Would you Want to Eat a Bug?
Taste of Talmud
After outlining the laws of Sh’ratzim, the Torah says, “do not make your souls impure, because I am Hashem who brought you out of Egypt to be your G-d, and you should be holy because I am Holy” (Vayikra 11:45). In Tractate Bava Metzia 61b Rabbi Yishmael taught an amazing thing Hashem is telling us, “even if I would have ‘brought you out of Egypt’ only to refrain from eating insects, it would have been sufficient! Rabbi Chanina asked, “It does not say this regarding the Mitzvah of Ribbis or Tzitzis, does this mean that the reward for this Mitzvah is greater than the reward for other Mitzvos such as Ribbis or Tzitzis?” Ravina answered him by saying, “Even though the reward is not greater, the prohibition against eating insects is singled out because eating them is so repulsive”. We could still ask why this prohibited food, which most people do not eat anyways, singled out? The Ben Yehoyada, a work on Aggada by, Rav Yosef Chaim of Baghdad, 1833-1909, answers this question with another question.
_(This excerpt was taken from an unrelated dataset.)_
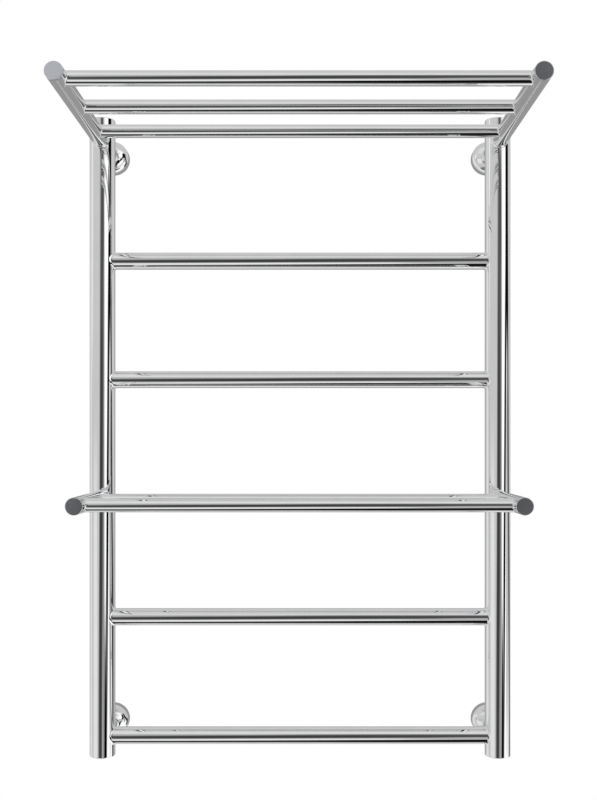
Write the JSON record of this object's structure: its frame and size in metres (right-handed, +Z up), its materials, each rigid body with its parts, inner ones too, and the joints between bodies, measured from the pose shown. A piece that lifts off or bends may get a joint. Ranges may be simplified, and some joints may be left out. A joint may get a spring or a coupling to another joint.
{
  "type": "towel rack",
  "caption": "Wall-hung ladder towel rail of polished steel tube with an upper rod shelf, a lower rod shelf and adjustable wall brackets.",
  "frame": {"origin": "on the wall, midway between the centres of the two lower wall feet", "axes": "+Z up, +Y into the wall, so that the front faces -Y, +X to the right seen from the front"},
  "size_m": [0.542, 0.33, 0.803],
  "materials": {
    "polished_steel": "mirror polished stainless steel",
    "faced_steel": "turned and fine polished end faces",
    "turned_steel": "as turned on a lathe",
    "screw_steel": "machined stainless screw",
    "ring_rubber": "matt black"
  },
  "bodies": {
    "wall_feet": {"wall_foot_lower_left": "turned_steel", "wall_foot_lower_right": "turned_steel", "wall_foot_upper_left": "turned_steel", "wall_foot_upper_right": "turned_steel"},
    "rail": {"upright_left": "polished_steel", "top_cap_left": "polished_steel", "connection_bush_left": "turned_steel", "shelf_arm_left": "polished_steel", "shelf_arm_cap_left": "faced_steel", "lower_arm_left": "polished_steel", "lower_arm_cap_left": "faced_steel", "upright_right": "polished_steel", "top_cap_right": "polished_steel", "connection_bush_right": "turned_steel", "shelf_arm_right": "polished_steel", "shelf_arm_cap_right": "faced_steel", "lower_arm_right": "polished_steel", "lower_arm_cap_right": "faced_steel", "rung_1": "polished_steel", "rung_2": "polished_steel", "rung_3": "polished_steel", "rung_4": "polished_steel", "shelf_rod_rear": "polished_steel", "shelf_rod_middle": "polished_steel", "shelf_rod_front": "polished_steel", "lower_rod_rear": "polished_steel", "lower_rod_front": "polished_steel", "spigot_lower_left": "polished_steel", "spigot_lower_right": "polished_steel", "spigot_upper_left": "polished_steel", "spigot_upper_right": "polished_steel"},
    "vent_screw_left": {"vent_screw_left": "screw_steel"},
    "vent_screw_right": {"vent_screw_right": "screw_steel"},
    "set_screw_lower_left": {"set_screw_lower_left": "screw_steel"},
    "rosette_lower_left": {"rosette_lower_left": "polished_steel", "grip_ring_lower_left": "ring_rubber"},
    "set_screw_lower_right": {"set_screw_lower_right": "screw_steel"},
    "rosette_lower_right": {"rosette_lower_right": "polished_steel", "grip_ring_lower_right": "ring_rubber"},
    "set_screw_upper_left": {"set_screw_upper_left": "screw_steel"},
    "rosette_upper_left": {"rosette_upper_left": "polished_steel", "grip_ring_upper_left": "ring_rubber"},
    "set_screw_upper_right": {"set_screw_upper_right": "screw_steel"},
    "rosette_upper_right": {"rosette_upper_right": "polished_steel", "grip_ring_upper_right": "ring_rubber"}
  },
  "joints": [
    {"name": "rail_reach", "type": "slide", "parent": "wall_feet", "child": "rail", "axis": [0, -1, 0], "range_m": [-0.006, 0.003]},
    {"name": "rosette_slide_lower_left", "type": "slide", "parent": "wall_feet", "child": "rosette_lower_left", "axis": [0, -1, 0], "range_m": [0, 0.025]},
    {"name": "set_screw_turn_lower_left", "type": "hinge", "parent": "wall_feet", "child": "set_screw_lower_left", "pos_m": [-0.25, -0.018, -0.009], "axis": [0, 0, -1], "range_deg": [0, 450]},
    {"name": "rosette_slide_lower_right", "type": "slide", "parent": "wall_feet", "child": "rosette_lower_right", "axis": [0, -1, 0], "range_m": [0, 0.025]},
    {"name": "set_screw_turn_lower_right", "type": "hinge", "parent": "wall_feet", "child": "set_screw_lower_right", "pos_m": [0.25, -0.018, -0.009], "axis": [0, 0, -1], "range_deg": [0, 450]},
    {"name": "rosette_slide_upper_left", "type": "slide", "parent": "wall_feet", "child": "rosette_upper_left", "axis": [0, -1, 0], "range_m": [0, 0.025]},
    {"name": "set_screw_turn_upper_left", "type": "hinge", "parent": "wall_feet", "child": "set_screw_upper_left", "pos_m": [-0.25, -0.018, 0.741], "axis": [0, 0, -1], "range_deg": [0, 450]},
    {"name": "rosette_slide_upper_right", "type": "slide", "parent": "wall_feet", "child": "rosette_upper_right", "axis": [0, -1, 0], "range_m": [0, 0.025]},
    {"name": "set_screw_turn_upper_right", "type": "hinge", "parent": "wall_feet", "child": "set_screw_upper_right", "pos_m": [0.25, -0.018, 0.741], "axis": [0, 0, -1], "range_deg": [0, 450]},
    {"name": "vent_screw_turn_left", "type": "hinge", "parent": "rail", "child": "vent_screw_left", "pos_m": [-0.25, -0.08, 0.778], "axis": [0, 0, 1], "range_deg": [0, 450]},
    {"name": "vent_screw_turn_right", "type": "hinge", "parent": "rail", "child": "vent_screw_right", "pos_m": [0.25, -0.08, 0.778], "axis": [0, 0, 1], "range_deg": [0, 450]}
  ]
}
Eliyahu Hanavi asked Rabbi N’horai, if we are not allowed to consume insects, why did G-d create them? He answered that insects serve as a defense for the people of the world. When people sin there is an accusation against them: “there is no positive benefit from these people, so why should they remain in this world?” It is then that insects come to their defense. They say, we too are creations with limited benefit in this world, yet G-d keeps us alive! So too should these people remain alive. However, this defense only works as long as the insects are not benefitting the world by being eaten! So this Mitzvah is unique in that it affords us protection that other Mitzvos do not!
Taste of Halacha
The Ben Ish Chai a Halachik work written by, Rav Yosef Chaim of Baghdad, 1833-1909, writing on Parashas Naso, notes that the Torah issued numerous warnings against the prohibition of Sh’ratzim – eating insects. He writes that a person who eats a Sheretz Ha’mayim (forbidden aquatic creatures) is liable to four sets of Malkos (lashes) for each creature, whereas one who eats a Sheretz Ha’aretz (an insect that lives on the ground) is liable to five sets of Malkos. Finally, he notes, one who eats a Sheretz Ha’of (a flying insect) is liable to six sets of Malkos for every insect eaten. The Ben Ish Chai also emphasizes that consuming these forbidden creatures contaminates the soul, as the Torah warns in issuing this prohibition, “Ve’nitmaisem Bam” (“you will be defiled through them”, Vayikra 11:43).There is a dispute among the authorities in defining the category of Sheretz Ha’aretz with respect to this prohibition. The Ben Ish Chai rules that if an insect grows in a fruit or vegetable while the fruit or vegetable is still attached to the ground, then it is forbidden even if it has no room to crawl. This is in contrast to the view of the Shulchan Aruch, who says that the prohibition of Sheretz Ha’aretz applies only to creatures that have crawled, as indicated in the Torah’s formulation of this law – “Sheretz Ha’shoretz” (“insects that swarm”, Vayikra 11:42). If the insect grows in a small, enclosed area inside a fruit or vegetable, such that it does not have the ability to move, then, according to the Shulchan Aruch, it does not fall under the Torah prohibition of Sh’ratzim. This is also the ruling of Chacham Ovadia Yosef, who noted that there are certain beans in which insects occasionally grow while the bean is still attached to the ground, but the insects have no room to move. These beans would not have to be checked, because these creatures do not fall under the Torah prohibition of Sh’ratzim. From: “A Daily Halacha”, by: Rabbi Eli Mansour.
Taste of Parasha
Rabbi Chaim Vital (1543-1620) asks, “Why does the Torah give two reasons for the prohibition of not eating insects? First it says do not eat insects that are not kosher because they will make you impure. Then it says, “because I am Hashem who lifted you out of Egypt”. Rabbi Chaim Vital answers that the second reason is an explanation of the first. In truth it is quite difficult to understand how eating something physical could have an effect on something spiritual. Where do we find that these two realms are so intertwined? To this the Torah answers that when G-d saved us from Egypt he specifically brought us to a holy land. He did not just give us the land of Egypt because, as it says in the Torah, Egypt was a place of immoral behavior and impurity. The Torah is telling us that just as G-d did not rest his presence in theland of Egypt because the land was impure so too by eating not kosher food this has a detrimental effect on our souls and therefore we should not make our bodies impure with not kosher foods. We learn from here that Hashem created the world in a way that the physical world has to be pure and elevated in order to be worthy of the divine presence.